> [DATASET ENTRIES]
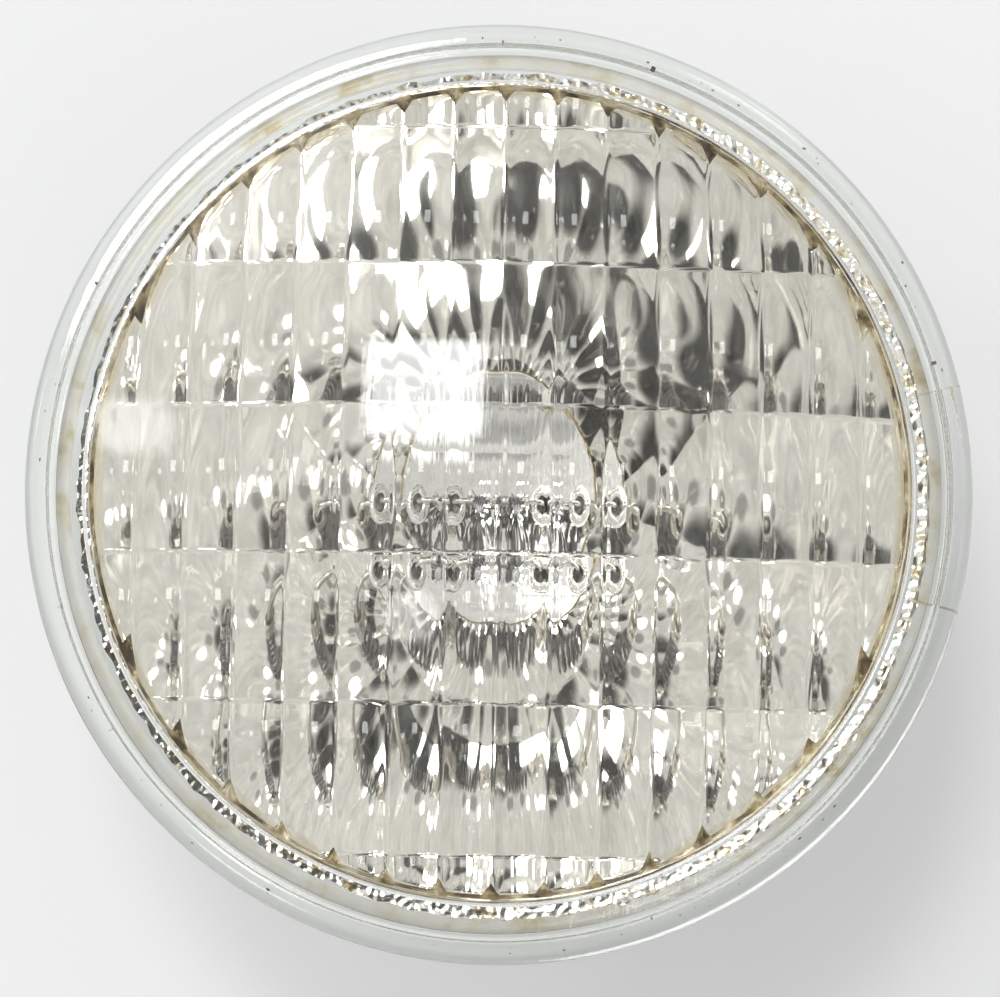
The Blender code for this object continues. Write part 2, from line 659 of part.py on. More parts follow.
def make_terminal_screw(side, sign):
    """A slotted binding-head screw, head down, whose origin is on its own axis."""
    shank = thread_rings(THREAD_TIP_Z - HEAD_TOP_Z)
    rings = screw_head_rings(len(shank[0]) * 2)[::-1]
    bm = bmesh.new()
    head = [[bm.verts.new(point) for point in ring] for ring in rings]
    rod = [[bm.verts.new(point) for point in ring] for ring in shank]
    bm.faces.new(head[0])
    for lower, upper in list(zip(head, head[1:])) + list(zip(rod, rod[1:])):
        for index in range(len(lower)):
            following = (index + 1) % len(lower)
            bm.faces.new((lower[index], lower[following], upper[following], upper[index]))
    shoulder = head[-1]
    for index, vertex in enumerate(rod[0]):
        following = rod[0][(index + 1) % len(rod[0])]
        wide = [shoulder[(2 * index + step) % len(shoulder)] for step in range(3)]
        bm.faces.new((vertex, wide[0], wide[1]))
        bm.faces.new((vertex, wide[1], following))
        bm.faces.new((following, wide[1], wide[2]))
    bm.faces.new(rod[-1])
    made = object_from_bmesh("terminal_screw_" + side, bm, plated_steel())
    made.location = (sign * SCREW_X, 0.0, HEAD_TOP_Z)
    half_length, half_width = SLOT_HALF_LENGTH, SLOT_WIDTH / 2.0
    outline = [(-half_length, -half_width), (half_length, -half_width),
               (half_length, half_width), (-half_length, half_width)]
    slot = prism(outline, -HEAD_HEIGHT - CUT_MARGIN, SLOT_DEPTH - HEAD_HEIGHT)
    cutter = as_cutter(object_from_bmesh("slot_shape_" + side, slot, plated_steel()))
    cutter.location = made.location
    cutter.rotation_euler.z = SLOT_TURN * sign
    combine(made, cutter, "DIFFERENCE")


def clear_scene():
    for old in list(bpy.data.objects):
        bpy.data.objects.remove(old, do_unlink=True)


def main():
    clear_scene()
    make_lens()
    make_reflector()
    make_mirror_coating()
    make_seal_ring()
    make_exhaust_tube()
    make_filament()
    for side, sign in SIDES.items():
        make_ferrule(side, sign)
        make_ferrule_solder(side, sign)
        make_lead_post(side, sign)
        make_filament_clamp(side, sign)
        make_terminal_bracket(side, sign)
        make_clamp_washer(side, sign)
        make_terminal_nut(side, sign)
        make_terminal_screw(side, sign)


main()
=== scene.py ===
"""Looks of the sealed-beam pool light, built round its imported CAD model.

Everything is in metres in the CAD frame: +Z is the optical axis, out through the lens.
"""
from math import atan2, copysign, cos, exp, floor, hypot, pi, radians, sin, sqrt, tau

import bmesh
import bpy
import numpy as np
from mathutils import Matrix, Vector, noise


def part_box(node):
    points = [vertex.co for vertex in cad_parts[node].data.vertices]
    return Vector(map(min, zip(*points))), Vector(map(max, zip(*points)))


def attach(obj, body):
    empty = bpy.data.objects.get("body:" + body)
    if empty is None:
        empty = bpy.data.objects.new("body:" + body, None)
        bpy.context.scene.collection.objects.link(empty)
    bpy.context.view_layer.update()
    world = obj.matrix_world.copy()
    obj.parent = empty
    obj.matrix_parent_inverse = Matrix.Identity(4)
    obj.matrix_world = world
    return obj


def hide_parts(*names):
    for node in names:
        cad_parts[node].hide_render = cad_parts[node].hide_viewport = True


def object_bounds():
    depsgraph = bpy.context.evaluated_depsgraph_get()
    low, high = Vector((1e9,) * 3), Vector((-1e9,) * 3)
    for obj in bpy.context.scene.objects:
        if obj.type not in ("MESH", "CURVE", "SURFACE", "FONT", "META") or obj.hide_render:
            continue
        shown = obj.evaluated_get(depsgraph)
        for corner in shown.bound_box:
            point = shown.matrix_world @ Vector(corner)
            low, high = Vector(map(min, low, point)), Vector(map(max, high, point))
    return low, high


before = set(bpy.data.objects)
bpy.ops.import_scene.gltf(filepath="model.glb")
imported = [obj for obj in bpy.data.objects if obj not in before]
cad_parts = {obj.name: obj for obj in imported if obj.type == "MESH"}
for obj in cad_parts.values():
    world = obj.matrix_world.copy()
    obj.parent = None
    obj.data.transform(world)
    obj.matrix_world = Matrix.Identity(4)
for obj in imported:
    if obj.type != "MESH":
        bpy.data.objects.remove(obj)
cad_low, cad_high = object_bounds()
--
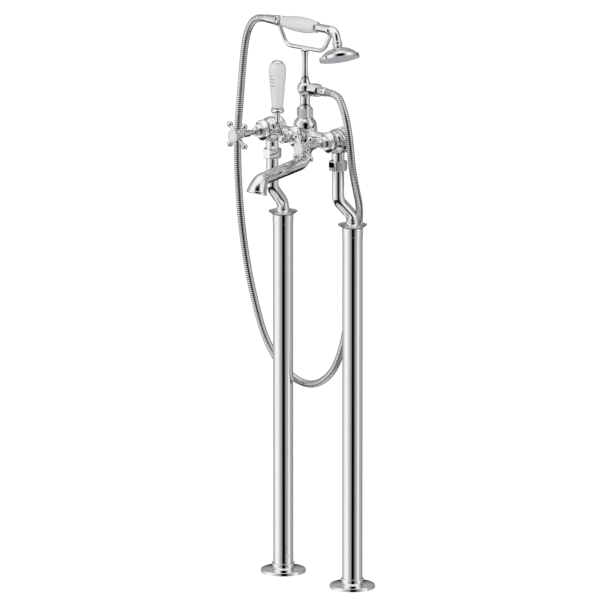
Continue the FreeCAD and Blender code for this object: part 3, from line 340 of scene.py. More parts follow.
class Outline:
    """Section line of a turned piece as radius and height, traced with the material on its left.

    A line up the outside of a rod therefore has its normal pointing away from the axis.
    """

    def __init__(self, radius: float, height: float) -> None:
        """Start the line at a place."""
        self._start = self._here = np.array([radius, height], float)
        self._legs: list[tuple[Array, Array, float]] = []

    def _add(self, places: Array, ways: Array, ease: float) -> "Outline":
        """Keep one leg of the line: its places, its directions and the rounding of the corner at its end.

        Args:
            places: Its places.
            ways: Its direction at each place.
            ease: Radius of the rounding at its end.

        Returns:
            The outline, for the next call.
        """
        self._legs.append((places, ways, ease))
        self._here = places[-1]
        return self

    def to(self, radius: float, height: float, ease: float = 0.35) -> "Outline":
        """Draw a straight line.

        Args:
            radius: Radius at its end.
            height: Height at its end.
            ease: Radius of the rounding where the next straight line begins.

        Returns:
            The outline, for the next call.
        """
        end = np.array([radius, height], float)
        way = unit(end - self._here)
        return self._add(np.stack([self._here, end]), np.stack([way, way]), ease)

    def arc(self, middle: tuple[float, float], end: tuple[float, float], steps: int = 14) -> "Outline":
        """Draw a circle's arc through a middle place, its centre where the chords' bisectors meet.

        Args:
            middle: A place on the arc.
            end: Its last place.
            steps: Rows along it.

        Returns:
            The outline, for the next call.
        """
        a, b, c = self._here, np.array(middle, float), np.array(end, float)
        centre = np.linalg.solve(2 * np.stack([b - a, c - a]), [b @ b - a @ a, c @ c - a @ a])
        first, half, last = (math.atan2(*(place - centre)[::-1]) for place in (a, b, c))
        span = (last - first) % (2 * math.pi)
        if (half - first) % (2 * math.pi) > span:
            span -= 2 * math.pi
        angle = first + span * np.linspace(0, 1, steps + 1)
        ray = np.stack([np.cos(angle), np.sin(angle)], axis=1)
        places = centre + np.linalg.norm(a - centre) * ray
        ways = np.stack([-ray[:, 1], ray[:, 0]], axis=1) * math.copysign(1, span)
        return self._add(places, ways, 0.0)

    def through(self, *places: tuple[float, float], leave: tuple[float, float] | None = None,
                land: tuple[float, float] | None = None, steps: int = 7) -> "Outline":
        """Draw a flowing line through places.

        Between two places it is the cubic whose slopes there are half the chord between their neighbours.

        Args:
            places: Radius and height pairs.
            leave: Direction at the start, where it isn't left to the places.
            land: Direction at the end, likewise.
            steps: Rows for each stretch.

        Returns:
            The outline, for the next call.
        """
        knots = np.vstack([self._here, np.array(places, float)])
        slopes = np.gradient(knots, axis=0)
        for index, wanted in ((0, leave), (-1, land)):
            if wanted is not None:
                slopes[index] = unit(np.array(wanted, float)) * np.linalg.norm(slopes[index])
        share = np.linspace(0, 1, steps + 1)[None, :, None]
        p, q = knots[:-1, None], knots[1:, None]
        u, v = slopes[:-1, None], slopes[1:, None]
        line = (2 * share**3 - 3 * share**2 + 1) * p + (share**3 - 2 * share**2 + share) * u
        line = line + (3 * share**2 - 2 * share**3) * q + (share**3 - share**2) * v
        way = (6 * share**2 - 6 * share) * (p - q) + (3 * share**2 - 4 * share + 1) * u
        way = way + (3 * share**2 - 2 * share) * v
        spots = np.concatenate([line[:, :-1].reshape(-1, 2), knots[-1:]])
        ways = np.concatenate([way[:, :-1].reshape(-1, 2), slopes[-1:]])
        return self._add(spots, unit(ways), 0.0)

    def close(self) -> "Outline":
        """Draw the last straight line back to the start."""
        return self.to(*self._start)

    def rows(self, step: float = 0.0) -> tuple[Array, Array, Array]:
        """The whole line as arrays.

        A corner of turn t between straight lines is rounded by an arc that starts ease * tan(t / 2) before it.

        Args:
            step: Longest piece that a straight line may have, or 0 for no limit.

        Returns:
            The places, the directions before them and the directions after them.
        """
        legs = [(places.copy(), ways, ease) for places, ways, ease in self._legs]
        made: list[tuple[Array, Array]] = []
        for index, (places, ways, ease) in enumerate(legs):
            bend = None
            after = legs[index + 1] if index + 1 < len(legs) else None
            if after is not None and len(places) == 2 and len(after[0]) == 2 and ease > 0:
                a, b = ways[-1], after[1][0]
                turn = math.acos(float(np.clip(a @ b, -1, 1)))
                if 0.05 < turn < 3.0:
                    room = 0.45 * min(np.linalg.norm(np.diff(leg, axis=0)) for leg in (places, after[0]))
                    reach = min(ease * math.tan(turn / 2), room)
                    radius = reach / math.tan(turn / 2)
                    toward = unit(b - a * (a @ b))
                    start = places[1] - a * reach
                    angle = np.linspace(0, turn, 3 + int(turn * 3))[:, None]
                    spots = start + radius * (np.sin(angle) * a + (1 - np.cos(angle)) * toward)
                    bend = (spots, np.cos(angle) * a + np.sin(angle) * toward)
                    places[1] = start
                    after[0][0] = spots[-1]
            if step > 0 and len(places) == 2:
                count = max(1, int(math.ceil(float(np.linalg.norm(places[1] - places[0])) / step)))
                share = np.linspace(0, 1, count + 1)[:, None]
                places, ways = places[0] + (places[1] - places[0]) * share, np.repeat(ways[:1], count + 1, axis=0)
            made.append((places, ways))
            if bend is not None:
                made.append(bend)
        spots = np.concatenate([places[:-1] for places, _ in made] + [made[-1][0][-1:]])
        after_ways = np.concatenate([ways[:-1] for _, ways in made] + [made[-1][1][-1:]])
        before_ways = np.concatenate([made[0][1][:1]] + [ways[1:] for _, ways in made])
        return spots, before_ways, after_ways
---
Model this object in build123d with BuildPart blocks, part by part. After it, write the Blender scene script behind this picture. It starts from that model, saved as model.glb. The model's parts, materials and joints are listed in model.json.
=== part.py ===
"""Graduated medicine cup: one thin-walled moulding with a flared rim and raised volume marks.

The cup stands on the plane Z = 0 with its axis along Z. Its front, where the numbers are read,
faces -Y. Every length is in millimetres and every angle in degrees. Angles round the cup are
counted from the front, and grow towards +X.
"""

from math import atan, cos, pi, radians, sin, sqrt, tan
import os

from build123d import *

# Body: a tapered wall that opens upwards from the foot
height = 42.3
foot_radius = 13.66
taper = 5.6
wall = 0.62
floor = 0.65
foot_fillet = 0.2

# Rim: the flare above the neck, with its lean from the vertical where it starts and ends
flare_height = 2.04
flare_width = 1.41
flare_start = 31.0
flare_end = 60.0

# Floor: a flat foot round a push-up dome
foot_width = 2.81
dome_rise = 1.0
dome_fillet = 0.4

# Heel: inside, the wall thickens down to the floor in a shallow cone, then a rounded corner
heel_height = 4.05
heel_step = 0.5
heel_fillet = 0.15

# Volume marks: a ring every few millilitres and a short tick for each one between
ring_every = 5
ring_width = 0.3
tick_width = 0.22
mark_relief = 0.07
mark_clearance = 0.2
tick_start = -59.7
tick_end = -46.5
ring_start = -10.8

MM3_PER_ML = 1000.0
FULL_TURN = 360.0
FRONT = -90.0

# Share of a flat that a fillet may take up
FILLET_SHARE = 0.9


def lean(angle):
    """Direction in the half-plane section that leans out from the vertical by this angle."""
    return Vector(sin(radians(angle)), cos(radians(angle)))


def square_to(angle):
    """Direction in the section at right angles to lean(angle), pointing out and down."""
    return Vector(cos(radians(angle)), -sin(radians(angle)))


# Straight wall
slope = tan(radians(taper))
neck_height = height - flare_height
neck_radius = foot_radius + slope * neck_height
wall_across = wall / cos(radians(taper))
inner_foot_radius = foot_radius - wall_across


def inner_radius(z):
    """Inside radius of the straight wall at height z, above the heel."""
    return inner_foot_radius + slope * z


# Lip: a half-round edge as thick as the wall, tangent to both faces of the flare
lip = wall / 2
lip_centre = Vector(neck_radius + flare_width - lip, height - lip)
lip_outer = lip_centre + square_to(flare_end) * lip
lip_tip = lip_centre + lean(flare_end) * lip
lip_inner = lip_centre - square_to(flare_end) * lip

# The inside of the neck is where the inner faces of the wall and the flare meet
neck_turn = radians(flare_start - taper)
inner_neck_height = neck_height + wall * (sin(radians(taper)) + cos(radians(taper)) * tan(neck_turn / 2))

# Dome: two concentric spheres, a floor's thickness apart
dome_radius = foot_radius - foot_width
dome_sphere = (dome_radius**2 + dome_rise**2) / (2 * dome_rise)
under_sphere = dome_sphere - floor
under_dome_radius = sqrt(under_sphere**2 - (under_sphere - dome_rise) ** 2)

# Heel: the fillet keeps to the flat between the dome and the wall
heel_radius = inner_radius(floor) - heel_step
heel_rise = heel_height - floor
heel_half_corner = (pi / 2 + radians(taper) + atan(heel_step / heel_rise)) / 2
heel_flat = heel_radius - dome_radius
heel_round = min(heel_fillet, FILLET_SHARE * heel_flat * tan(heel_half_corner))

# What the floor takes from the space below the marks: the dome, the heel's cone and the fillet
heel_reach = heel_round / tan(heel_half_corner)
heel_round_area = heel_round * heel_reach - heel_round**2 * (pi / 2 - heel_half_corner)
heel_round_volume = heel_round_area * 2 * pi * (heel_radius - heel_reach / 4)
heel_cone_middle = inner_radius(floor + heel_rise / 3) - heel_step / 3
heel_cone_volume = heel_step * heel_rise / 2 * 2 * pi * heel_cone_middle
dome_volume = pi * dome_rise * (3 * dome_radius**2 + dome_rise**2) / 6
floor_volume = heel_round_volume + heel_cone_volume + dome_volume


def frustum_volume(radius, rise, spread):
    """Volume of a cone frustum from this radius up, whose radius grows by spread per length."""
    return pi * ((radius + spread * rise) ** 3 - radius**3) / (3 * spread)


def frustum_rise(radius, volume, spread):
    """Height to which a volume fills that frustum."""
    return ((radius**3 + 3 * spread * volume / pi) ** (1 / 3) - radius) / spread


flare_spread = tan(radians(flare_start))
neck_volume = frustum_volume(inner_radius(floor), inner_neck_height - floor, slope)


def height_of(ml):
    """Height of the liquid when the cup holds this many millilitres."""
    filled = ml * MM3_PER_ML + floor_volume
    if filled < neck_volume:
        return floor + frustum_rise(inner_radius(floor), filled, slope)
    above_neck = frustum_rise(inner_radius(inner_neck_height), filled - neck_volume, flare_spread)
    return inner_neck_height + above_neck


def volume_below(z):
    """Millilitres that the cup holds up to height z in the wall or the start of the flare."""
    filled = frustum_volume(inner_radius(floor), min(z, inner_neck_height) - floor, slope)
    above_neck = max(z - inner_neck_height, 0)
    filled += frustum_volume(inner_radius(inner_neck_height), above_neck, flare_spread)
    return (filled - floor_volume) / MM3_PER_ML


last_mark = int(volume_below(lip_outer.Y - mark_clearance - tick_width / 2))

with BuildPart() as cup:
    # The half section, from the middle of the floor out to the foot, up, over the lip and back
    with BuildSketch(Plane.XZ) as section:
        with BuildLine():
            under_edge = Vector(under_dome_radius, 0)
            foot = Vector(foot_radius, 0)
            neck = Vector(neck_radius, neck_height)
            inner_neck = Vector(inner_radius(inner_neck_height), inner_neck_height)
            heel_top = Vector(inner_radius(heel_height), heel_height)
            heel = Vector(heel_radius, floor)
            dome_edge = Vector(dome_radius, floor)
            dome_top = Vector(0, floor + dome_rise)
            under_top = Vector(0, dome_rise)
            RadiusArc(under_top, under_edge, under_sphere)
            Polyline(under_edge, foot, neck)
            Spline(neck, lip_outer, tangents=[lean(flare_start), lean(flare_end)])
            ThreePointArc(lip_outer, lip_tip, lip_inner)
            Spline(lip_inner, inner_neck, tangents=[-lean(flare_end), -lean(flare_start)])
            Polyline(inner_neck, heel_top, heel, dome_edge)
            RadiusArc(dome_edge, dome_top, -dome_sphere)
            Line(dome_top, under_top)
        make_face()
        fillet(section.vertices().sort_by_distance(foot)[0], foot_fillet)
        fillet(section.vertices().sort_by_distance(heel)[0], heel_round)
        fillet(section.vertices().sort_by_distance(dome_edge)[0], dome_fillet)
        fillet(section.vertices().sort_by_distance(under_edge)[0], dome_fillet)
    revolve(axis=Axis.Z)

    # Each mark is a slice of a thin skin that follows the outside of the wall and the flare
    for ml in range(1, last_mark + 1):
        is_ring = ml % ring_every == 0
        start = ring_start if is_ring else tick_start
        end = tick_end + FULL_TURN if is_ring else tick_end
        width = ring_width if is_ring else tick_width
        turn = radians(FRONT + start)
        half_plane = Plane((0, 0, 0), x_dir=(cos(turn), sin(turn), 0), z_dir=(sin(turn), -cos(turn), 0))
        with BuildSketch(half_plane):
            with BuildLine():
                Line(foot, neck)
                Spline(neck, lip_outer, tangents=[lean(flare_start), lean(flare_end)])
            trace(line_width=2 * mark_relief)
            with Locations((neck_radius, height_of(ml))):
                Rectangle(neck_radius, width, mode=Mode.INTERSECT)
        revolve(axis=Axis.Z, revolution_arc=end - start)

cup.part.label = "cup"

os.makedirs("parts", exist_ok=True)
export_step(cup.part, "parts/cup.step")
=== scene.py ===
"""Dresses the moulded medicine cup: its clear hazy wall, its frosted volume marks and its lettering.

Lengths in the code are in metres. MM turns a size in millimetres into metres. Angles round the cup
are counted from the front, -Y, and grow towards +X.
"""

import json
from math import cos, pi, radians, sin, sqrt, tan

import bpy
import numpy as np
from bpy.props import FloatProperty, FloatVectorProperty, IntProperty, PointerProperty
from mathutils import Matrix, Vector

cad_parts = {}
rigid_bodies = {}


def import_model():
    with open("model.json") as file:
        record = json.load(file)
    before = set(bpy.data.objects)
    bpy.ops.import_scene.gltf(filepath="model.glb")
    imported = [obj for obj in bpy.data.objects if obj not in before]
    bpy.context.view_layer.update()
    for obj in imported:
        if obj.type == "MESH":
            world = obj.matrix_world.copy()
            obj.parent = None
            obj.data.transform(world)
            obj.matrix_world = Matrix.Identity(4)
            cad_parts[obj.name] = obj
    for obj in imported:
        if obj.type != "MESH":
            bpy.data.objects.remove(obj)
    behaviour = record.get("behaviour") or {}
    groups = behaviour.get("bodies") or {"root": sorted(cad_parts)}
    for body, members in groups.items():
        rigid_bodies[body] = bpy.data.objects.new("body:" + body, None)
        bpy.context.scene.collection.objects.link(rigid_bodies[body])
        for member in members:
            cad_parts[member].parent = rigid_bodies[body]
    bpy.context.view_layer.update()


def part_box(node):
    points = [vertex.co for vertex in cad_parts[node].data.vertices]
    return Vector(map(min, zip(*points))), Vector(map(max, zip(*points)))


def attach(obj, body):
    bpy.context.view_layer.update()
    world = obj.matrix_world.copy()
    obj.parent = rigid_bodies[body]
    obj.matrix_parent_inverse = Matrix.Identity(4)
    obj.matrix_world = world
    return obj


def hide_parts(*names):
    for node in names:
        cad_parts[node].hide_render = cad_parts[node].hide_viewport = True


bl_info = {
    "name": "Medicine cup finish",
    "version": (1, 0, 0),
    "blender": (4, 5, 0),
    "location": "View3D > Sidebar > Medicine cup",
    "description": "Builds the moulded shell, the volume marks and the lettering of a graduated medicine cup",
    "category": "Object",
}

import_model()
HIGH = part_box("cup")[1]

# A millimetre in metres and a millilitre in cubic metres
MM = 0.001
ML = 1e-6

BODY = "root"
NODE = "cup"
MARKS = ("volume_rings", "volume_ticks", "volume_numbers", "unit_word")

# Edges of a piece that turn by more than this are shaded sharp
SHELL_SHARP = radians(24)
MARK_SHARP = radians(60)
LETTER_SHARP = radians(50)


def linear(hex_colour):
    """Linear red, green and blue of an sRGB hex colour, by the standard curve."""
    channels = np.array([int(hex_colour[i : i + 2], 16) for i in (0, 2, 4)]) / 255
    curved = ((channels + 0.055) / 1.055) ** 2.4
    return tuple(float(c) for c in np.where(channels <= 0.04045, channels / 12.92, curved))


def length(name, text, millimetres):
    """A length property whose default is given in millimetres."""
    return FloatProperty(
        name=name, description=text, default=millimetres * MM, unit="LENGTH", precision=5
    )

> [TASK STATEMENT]
Only the lines from the line with "make_terminal_bracket(side, sign)" to the line with "in imported if", inclusive, are to be printed, exactly as they appear.

> [WRITTEN SOLUTION]
        make_terminal_bracket(side, sign)
        make_clamp_washer(side, sign)
        make_terminal_nut(side, sign)
        make_terminal_screw(side, sign)


main()
=== scene.py ===
"""Looks of the sealed-beam pool light, built round its imported CAD model.

Everything is in metres in the CAD frame: +Z is the optical axis, out through the lens.
"""
from math import atan2, copysign, cos, exp, floor, hypot, pi, radians, sin, sqrt, tau

import bmesh
import bpy
import numpy as np
from mathutils import Matrix, Vector, noise


def part_box(node):
    points = [vertex.co for vertex in cad_parts[node].data.vertices]
    return Vector(map(min, zip(*points))), Vector(map(max, zip(*points)))


def attach(obj, body):
    empty = bpy.data.objects.get("body:" + body)
    if empty is None:
        empty = bpy.data.objects.new("body:" + body, None)
        bpy.context.scene.collection.objects.link(empty)
    bpy.context.view_layer.update()
    world = obj.matrix_world.copy()
    obj.parent = empty
    obj.matrix_parent_inverse = Matrix.Identity(4)
    obj.matrix_world = world
    return obj


def hide_parts(*names):
    for node in names:
        cad_parts[node].hide_render = cad_parts[node].hide_viewport = True


def object_bounds():
    depsgraph = bpy.context.evaluated_depsgraph_get()
    low, high = Vector((1e9,) * 3), Vector((-1e9,) * 3)
    for obj in bpy.context.scene.objects:
        if obj.type not in ("MESH", "CURVE", "SURFACE", "FONT", "META") or obj.hide_render:
            continue
        shown = obj.evaluated_get(depsgraph)
        for corner in shown.bound_box:
            point = shown.matrix_world @ Vector(corner)
            low, high = Vector(map(min, low, point)), Vector(map(max, high, point))
    return low, high


before = set(bpy.data.objects)
bpy.ops.import_scene.gltf(filepath="model.glb")
imported = [obj for obj in bpy.data.objects if obj not in before]
cad_parts = {obj.name: obj for obj in imported if obj.type == "MESH"}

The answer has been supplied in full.